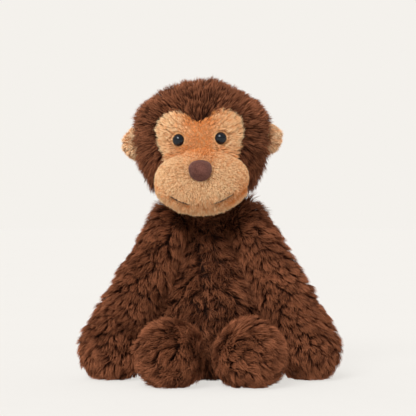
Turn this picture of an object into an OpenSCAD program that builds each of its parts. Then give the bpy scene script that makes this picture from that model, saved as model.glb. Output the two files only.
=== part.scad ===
// Sitting plush monkey with sewn limbs.
// +Z is up and the face looks along -Y. The origin is the centre of the flat seat, on the floor,
// and the torso is round about the Z axis.
// "left" is the monkey's own left, at +X. Skins are the plush backing without its pile.

/* [Torso] */
// Height of the torso from the seat to the neck opening
torso_h = 146; // [128:1:176]
// Widest diameter of the torso, low on the belly
belly_d = 102; // [84:1:123]
// Diameter of the torso at the neck opening
neck_d = 31; // [25:1:38]
// How far the shoulders and the head's middle stand in front of the torso's axis
shoulders_forward = 8; // [6:0.5:10]

/* [Head] */
// Diameter of the head
head_d = 106; // [94:1:124]
// Gap between the neck opening and the head
neck_gap = 9; // [8:0.5:12]
// Sideways offset of the head from the middle, as the toy sits
head_shift = -7; // [-10:0.5:0]
// Tilt of the head to one side, as the toy sits
head_roll = 2.4; // [0:0.2:4]
// Turn of the head to the right, in degrees
head_yaw = 2; // [0:0.5:4]
// Width of the strip over the crown
gusset_w = 26; // [20:1:32]
// Width of the tan face panel
face_w = 67; // [62:1:80]
// Width of the muzzle
muzzle_w = 80; // [66:1:92]
// Height of the muzzle
muzzle_h = 55; // [46:1:62]
// How far the muzzle's middle is below the head's middle
muzzle_drop = 34.5; // [31:0.5:37]
// Width of the nose
nose_w = 21; // [17:0.5:25]
// Height of the nose
nose_h = 21; // [16:0.5:22]
// Diameter of an eye
eye_d = 11; // [8:0.5:11.5]
// Distance between the eyes' middles
eye_spacing = 35; // [32:0.5:45]
// Diameter of an ear
ear_d = 22; // [18:0.5:27]
// Thickness of an ear
ear_t = 8; // [6:0.5:10]

/* [Arms] */
// Diameter of an arm at the shoulder
arm_top_d = 30; // [26:0.5:33]
// Diameter of a hand
hand_d = 49; // [41:0.5:58]
// How far the hands rest in front of the shoulders
hand_forward = 24; // [18:1:28]

/* [Legs] */
// Diameter of a leg at the hip
hip_d = 36; // [30:0.5:40]
// Diameter of a foot
foot_d = 50; // [42:0.5:58]
// Length of a leg from the hip to the middle of the foot
leg_len = 37; // [33:0.5:44]
// Gap between the two feet
foot_gap = 16; // [13:0.5:20]

/* [Tail] */
// Diameter of the tail
tail_d = 15; // [12:0.5:18]
// Radius of the tail's curl
tail_curl_r = 30; // [25:0.5:36]

/* [Fabric] */
// Thickness of the plush backing
skin_t = 2; // [1.4:0.1:2.6]
// Gap kept between pieces that move past each other
flex_gap = 0.5; // [0.4:0.1:0.8]
// Thickness of the gathered seams that the limbs flex at
seam_t = 1.5; // [1.2:0.1:2]

/* [Hidden] */
$fn = 64;

brown = "#4a2717";
dark_brown = "#2b150c";
tan = "#c98a4e";
maroon = "#5a2e24";
black = "#111111";
steel = "#9a9da1";
cream = "#e9e4d6";
pellet_white = "#d8dcdc";

big = 400; // side of the blocks that cut panels apart
profile_steps = 18; // points along the torso's side
arc_steps = 12; // points along a limb's round end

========

_What is expected_
Set out the complete listing exactly as shown.

_Completed exercise_
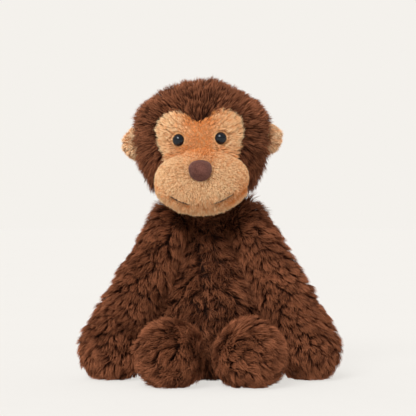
Turn this picture of an object into an OpenSCAD program that builds each of its parts. Then give the bpy scene script that makes this picture from that model, saved as model.glb. Output the two files only.
=== part.scad ===
// Sitting plush monkey with sewn limbs.
// +Z is up and the face looks along -Y. The origin is the centre of the flat seat, on the floor,
// and the torso is round about the Z axis.
// "left" is the monkey's own left, at +X. Skins are the plush backing without its pile.

/* [Torso] */
// Height of the torso from the seat to the neck opening
torso_h = 146; // [128:1:176]
// Widest diameter of the torso, low on the belly
belly_d = 102; // [84:1:123]
// Diameter of the torso at the neck opening
neck_d = 31; // [25:1:38]
// How far the shoulders and the head's middle stand in front of the torso's axis
shoulders_forward = 8; // [6:0.5:10]

/* [Head] */
// Diameter of the head
head_d = 106; // [94:1:124]
// Gap between the neck opening and the head
neck_gap = 9; // [8:0.5:12]
// Sideways offset of the head from the middle, as the toy sits
head_shift = -7; // [-10:0.5:0]
// Tilt of the head to one side, as the toy sits
head_roll = 2.4; // [0:0.2:4]
// Turn of the head to the right, in degrees
head_yaw = 2; // [0:0.5:4]
// Width of the strip over the crown
gusset_w = 26; // [20:1:32]
// Width of the tan face panel
face_w = 67; // [62:1:80]
// Width of the muzzle
muzzle_w = 80; // [66:1:92]
// Height of the muzzle
muzzle_h = 55; // [46:1:62]
// How far the muzzle's middle is below the head's middle
muzzle_drop = 34.5; // [31:0.5:37]
// Width of the nose
nose_w = 21; // [17:0.5:25]
// Height of the nose
nose_h = 21; // [16:0.5:22]
// Diameter of an eye
eye_d = 11; // [8:0.5:11.5]
// Distance between the eyes' middles
eye_spacing = 35; // [32:0.5:45]
// Diameter of an ear
ear_d = 22; // [18:0.5:27]
// Thickness of an ear
ear_t = 8; // [6:0.5:10]

/* [Arms] */
// Diameter of an arm at the shoulder
arm_top_d = 30; // [26:0.5:33]
// Diameter of a hand
hand_d = 49; // [41:0.5:58]
// How far the hands rest in front of the shoulders
hand_forward = 24; // [18:1:28]

/* [Legs] */
// Diameter of a leg at the hip
hip_d = 36; // [30:0.5:40]
// Diameter of a foot
foot_d = 50; // [42:0.5:58]
// Length of a leg from the hip to the middle of the foot
leg_len = 37; // [33:0.5:44]
// Gap between the two feet
foot_gap = 16; // [13:0.5:20]

/* [Tail] */
// Diameter of the tail
tail_d = 15; // [12:0.5:18]
// Radius of the tail's curl
tail_curl_r = 30; // [25:0.5:36]

/* [Fabric] */
// Thickness of the plush backing
skin_t = 2; // [1.4:0.1:2.6]
// Gap kept between pieces that move past each other
flex_gap = 0.5; // [0.4:0.1:0.8]
// Thickness of the gathered seams that the limbs flex at
seam_t = 1.5; // [1.2:0.1:2]

/* [Hidden] */
$fn = 64;

brown = "#4a2717";
dark_brown = "#2b150c";
tan = "#c98a4e";
maroon = "#5a2e24";
black = "#111111";
steel = "#9a9da1";
cream = "#e9e4d6";
pellet_white = "#d8dcdc";

big = 400; // side of the blocks that cut panels apart
profile_steps = 18; // points along the torso's side
arc_steps = 12; // points along a limb's round end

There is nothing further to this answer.